«La norma attribuisce una importanza prioritaria alle esigenze di difesa e sicurezza nazionale rispetto a disposizioni ambientali adottate da enti territoriali. Queste ultime disposizioni trovano applicazione, infatti, fino a quando esse non ostacolano o compromettono finalità militari ritenute prioritarie». Se era chiaro fin dal deposito della relazione di accompagnamento, a togliere ogni dubbio sul reale scopo della proposta di legge sui poligoni militari arrivano le parole di chi quella norma l’ha scritta, la deputata Paola Maria Chiesa di Fratelli d’Italia, riportate nei verbali della Commissione Difesa della Camera. 

Qui la scorsa settimana è iniziato l’iter del testo che interviene sul codice dell’ordinamento militare per imporre «la competenza esclusiva dello Stato per le funzioni e le attività in materia di difesa e sicurezza nazionale» e contiene  «la clausola di compatibilità per l'applicazione delle disposizioni in materia ambientale adottate dagli enti territoriali alle aree militari». 

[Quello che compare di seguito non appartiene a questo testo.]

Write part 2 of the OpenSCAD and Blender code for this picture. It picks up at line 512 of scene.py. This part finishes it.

Un tema caldo, in Sardegna, dove chi ci abita ha a che fare con  immense aree addestrative nelle quali si spara per nove mesi all’anno.

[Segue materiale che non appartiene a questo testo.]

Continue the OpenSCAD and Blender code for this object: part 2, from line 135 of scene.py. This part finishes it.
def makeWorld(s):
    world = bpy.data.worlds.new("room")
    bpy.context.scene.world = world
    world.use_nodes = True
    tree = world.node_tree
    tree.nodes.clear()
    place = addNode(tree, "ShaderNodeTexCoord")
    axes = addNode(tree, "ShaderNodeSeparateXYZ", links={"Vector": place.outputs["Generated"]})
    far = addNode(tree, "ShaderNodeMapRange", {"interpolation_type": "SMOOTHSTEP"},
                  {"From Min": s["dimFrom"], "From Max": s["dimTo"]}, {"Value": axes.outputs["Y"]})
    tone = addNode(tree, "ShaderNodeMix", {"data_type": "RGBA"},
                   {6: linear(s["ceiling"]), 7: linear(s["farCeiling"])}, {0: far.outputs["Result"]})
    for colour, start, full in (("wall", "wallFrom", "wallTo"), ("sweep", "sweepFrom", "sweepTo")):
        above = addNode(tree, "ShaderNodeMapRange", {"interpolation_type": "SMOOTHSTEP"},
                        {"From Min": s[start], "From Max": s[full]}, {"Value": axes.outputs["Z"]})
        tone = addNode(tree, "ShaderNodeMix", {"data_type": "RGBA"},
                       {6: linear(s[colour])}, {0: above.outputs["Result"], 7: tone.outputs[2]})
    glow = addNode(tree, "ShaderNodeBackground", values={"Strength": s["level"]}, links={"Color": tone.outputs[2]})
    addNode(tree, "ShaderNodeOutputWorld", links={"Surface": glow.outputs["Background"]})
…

La proposta di legge era ferma dalla prima metà del 2024. Il 19 novembre ha ripreso vita ed è entrata all’ordine del giorno, scatenando le reazioni nell’Isola.

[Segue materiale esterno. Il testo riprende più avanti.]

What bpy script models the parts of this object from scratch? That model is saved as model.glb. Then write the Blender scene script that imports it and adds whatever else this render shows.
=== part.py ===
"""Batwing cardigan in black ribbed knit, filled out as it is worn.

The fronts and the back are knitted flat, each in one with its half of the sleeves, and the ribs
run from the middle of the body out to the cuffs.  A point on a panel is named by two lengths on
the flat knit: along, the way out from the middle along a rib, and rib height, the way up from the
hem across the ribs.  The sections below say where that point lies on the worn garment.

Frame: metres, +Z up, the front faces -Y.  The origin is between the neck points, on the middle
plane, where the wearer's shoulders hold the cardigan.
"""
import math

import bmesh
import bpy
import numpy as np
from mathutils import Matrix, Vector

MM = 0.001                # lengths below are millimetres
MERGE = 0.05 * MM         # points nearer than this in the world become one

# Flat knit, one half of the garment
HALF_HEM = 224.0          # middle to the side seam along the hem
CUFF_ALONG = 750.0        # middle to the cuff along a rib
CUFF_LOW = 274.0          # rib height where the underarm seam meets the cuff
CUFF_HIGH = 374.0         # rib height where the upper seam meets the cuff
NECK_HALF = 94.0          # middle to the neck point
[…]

La deputata, prima firmataria, spiega che «in un quadro internazionale segnato da minacce in rapida evoluzione e da tecnologie che trasformano le operazioni militari, diventa necessario riconsiderare l'organizzazione dell'apparato amministrativo-militare preposto alla sicurezza nazionale», Per poi evidenziare che «velocità, flessibilità e innovazione impongono un chiaro rafforzamento dell'esclusività statale nella gestione della difesa, dall'organizzazione all'addestramento e alla dislocazione delle unità». 

Così, in nome della sicurezza, ecco la manovra (giuridica) a tenaglia: si propone «di stabilire che le normative ambientali regionali si applichino alle aree militari», quindi ai poligoni, «solo in modo compatibile con le esigenze di difesa, al fine di prevenire contenziosi e garantire la piena prontezza operativa dello strumento militare».  Non solo: si prevede «inoltre l'assimilazione dei siti e delle aree addestrative permanenti ai siti industriali dismessi, ai sensi del decreto legislativo n. 152 del 2006, rafforzando ulteriormente il quadro normativo di tutela della competenza statale». Tradotto: i livelli di contaminazione da sostanze nocive, per parlare di inquinamento, sono innalzati.   

Le interferenze regionali, sostiene l’esponente di FdI, «devono essere escluse». Quindi la Sardegna, anche se il territorio è suo, deve sottostare alle esigenze nazionali, definite prioritarie. E se vuole legiferare, non può farlo «senza il previo consenso dello Stato Maggiore della Difesa».